Jeyamohan, the bilingual novelist and literary critic with a cult following in the Tamil-speaking world, states he has written more than 300 essays and articles criticizing the Hindutva ideology. “They still want to project me as a Sangh loyalist. Like historian Ramchandra Guha, I am one of those who has consistently attacked Hindutva forces and their insidious ways,” says the author.
He opined that he was singled out for character assassination by “Tamil fundamentalists” also because he had rebuked efforts by vested interests to project that archaeological excavations at Keezhadi in Sivaganga district of Tamil Nadu make the southern region the most ancient civilization in India. Carbon dating of charcoal proved that the Keezhadi settlement was around 2600 years old. “But the Indus Valley and various other ancient settlements are much older,” Jeyamohan said.

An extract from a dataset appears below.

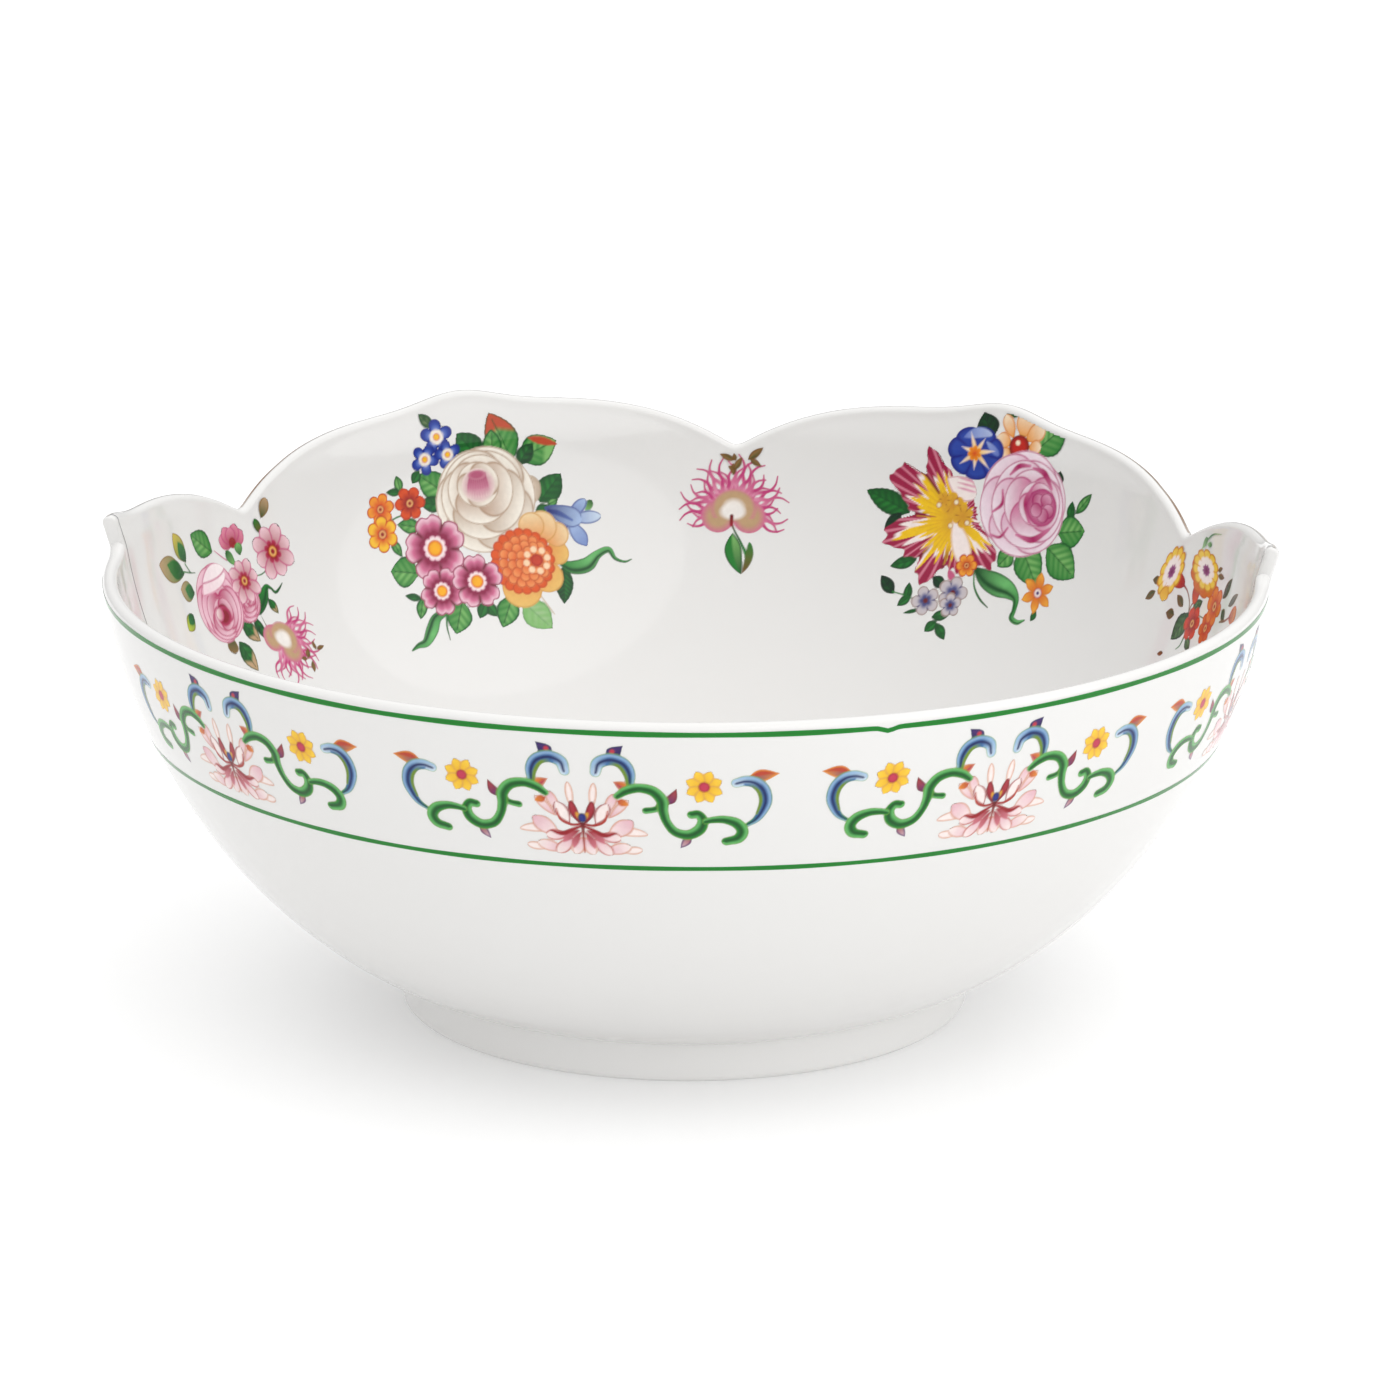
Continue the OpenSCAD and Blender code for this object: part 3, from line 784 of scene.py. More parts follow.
def paint_rose_bouquet(a):
    """Cream rose, marigold, primulas, forget-me-nots and a bellflower on their leaves."""
    # leaves at the back
    leaves(a, (8.5, 19, 112, 14.6, 9.4, dict(tip=RUST)), (3, 20, 88, 8, 5.5),
           (-0.5, 20, 128, 10, 8, SHADED), (10.5, 19.5, 22, 11.5, 8.6,
                                            dict(tip=GREEN_LIGHT, rim=GREEN_DARK)),
           (13.4, 25, -16, 8.4, 2, dict(light=RUST, dark=RUST, rim=RUST, ribs=0)),
           (10, 18, 50, 7, 4.6, dict(light=GREEN, dark=GREEN_DEEP)), (15, 7.5, 48, 10, 7, SHADED),
           (-11, 12, 143, 10, 7.6), (-12, 9, 168, 7.4, 4.4, SHADED), (-18.5, 19, -128, 4, 3, SHADED),
           (-24.6, 14.2, 103, 4.6, 2.8), (-24.6, 14, 172, 4.6, 2.2, SHADED), (-19.5, 4, 166, 7.4, 4.2),
           (-29, 2, -62, 5.6, 2.8), (-22, -8, 168, 8.8, 8.4, dict(fat=0.5)), (-22, -14.6, -108, 6, 3.4),
           (-22.4, -14.8, 163, 5.2, 2.2, SHADED), (-10.6, -17, -112, 9.4, 7.6),
           (-4, -18, -60, 5, 3.4, SHADED), (-4, -18, -120, 5, 3.4, SHADED), (4, -17, -118, 9.6, 6.4),
           (6.6, -19, -50, 10.4, 8, dict(light=GREEN_PALE, dark=GREEN_LIGHT, rim=tone(112, 156, 104))),
           (19.6, -10, -100, 10.6, 5, dict(light=GREEN, dark=GREEN_DEEP, ribs=1.2)),
           (17.6, 6.4, -150, 4.8, 3.6, SHADED), (17.2, 6.8, 20, 3.2, 2.4),
           (-13.4, 30, 133, 5.6, 3.2, dict(light=tone(112, 132, 92), dark=GREEN_DARK)))
    # ribbon leaves and stems
    ribbon = dict(rim=GREEN_DARK, core=(-0.4, GREEN_DARK, 0.35))
    a.stroke([(19, -9.4, 0.8), (22, -10.6, 1.9), (25.8, -10, 2), (29, -7.4, 1.2), (32.2, -6.2, 0.9),
              (33.6, -8.6, 0.6), (36, -9.6, 0.4), (38, -9, 0.2)], (0, GREEN), (0.4, LEAF_LIGHT),
             (1, GREEN), **ribbon)
    a.stroke([(-15.6, -19.4, 0.7), (-19, -20.6, 1.5), (-21, -23.6, 1.9), (-23.4, -26.6, 1.3),
              (-26, -27.2, 0.8), (-28.2, -28.2, 0.3)], (0, GREEN), (0.5, LEAF_LIGHT), (1, GREEN),
             **ribbon)
    stem(a, (-15.6, -19, 0.25), (-16.4, -23, 0.3), (-16.2, -27, 0.2))
    stem(a, (-28.5, 7, 0.25), (-25.5, 7.8, 0.3), (-21, 7.4, 0.25))
    a.stroke([(11.4, -17, 0.2), (13, -20, 0.25), (14.6, -23, 0.2)], (0, STONE), (1, STONE))
    # the bellflower
    pale_blue, slate = tone(206, 222, 238), tone(82, 92, 150)
    deep_slate, ice = tone(46, 58, 116), tone(168, 190, 226)
    a.petal(27.4, 4.2, 60, 3.8, 2.2, GREEN_LIGHT, GREEN_DARK)
    a.petal(22.4, 2.6, 44, 7.4, 3.2, tone(96, 116, 176), ice, edge=slate)
    a.petal(22.6, 2.4, 4, 9, 3.6, tone(120, 140, 194), pale_blue, edge=slate)
    a.petal(22, 1.4, -128, 5, 2.6, slate, deep_slate, edge=COBALT_DARK)
    a.petal(22.4, 2.2, -60, 8.4, 4.2, ice, tone(120, 140, 194), edge=slate, point=0.8)
    a.petal(16.2, 6, -23, 10.6, 5.6, deep_slate, ice, edge=slate, fat=0.72)
    a.stroke([(17.4, 5, 0.5), (20, 4.2, 0.7), (23.4, 2.2, 0.3)], (0, deep_slate),
             (1, tone(96, 116, 176)), keep=False)
    # small flowers
    orange_flower(a, -31.4, 10.4, 4.4, 10, VERMILION, tone(238, 150, 60))
    orange_flower(a, -31.6, 3.8, 5, 30)
    orange_flower(a, -22.2, 10.8, 4.6, 0, DEEP_RED, VERMILION)
    forget_me_not(a, -12.6, 27.4, 4.9, 20)
    forget_me_not(a, -16.6, 21.8, 4.3, 60)
    forget_me_not(a, -9.8, 22.4, 4, 100)
    # the cream rose
    a.dot(12.6, 11, 4, STONE, squash=0.8, angle=80, rim=tone(186, 166, 146))
    rose(a, 0.4, 8, 13.4, tone(184, 152, 130), tone(180, 154, 132), tone(250, 244, 232),
         tone(172, 142, 118), tone(184, 108, 126), lean=(-0.16, 0.42), turn=12)
    a.dot(-1.6, 13.4, 4.8, tone(206, 146, 162), squash=0.95, rim=tone(232, 214, 206))
    streaks = (0, tone(232, 200, 200)), (0.4, tone(196, 118, 144)), (1, tone(164, 70, 102))
    for k in range(9):
        foot_end = (-4.8 + 0.75 * k, 10.6 - 0.5 * math.sin(k * 0.4), 0.16)
        a.stroke([foot_end, (-4.4 + 0.66 * k, 13.6, 0.34), (-3.6 + 0.5 * k, 16.4, 0.3)], *streaks,
                 keep=False)
    a.dot(-1.8, 16.2, 2.6, tone(180, 92, 120), squash=0.5, rim=tone(200, 130, 150), keep=False)
    # the marigold
    gold, straw = tone(232, 190, 110), tone(240, 214, 168)
    for x, y, r, way in [(7, -15, 5.6, -100), (14.4, -12.6, 4.4, -40), (18.2, -6.4, 3.2, -20),
                         (18.6, -1.4, 3.4, 20), (14.8, 1, 4.2, 60), (12, 1.4, 3.6, 90)]:
        a.cup(x, y, r, way, tone(226, 150, 84), gold if way < 0 else straw, tone(206, 150, 84))
    marigold(a, 8.2, -8, 8.8)
    # the primulas
    primula(a, -16.2, -2, 9.4, 100)
    primula(a, -16, -13.6, 6.8, 54)
    primula(a, -5.4, -12.2, 7.6, 90)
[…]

Returning to his remarks on the drug mafia in Kochi and its nexus with the Malayalam film industry, he hopes that more people will start talking about it very soon. “I faced huge retaliation because I was the first to say it forcefully. Now, people won’t hesitate to state the obvious. It is natural for the person who says it first to bear the brunt,” says the author who last year backed DMK leader Udayanidhi Stalin over the latter’s attack on Sanatana Dharma. “I agree with what Udayanidhi Stalin said because Sanatana Dharma in the South is associated with the Vedic tradition, which has for many centuries been opposed by Tamil Shaivites as well as others, including nastika, Jain, and Buddhist traditions that dominated the South for centuries until the Bhakti movement happened,” he had said, throwing his weight behind a political entity he has often sharply criticized.
Jeyamohan said he is currently working on a novel based on Sudalai Madan, a character from Tamil folk tradition.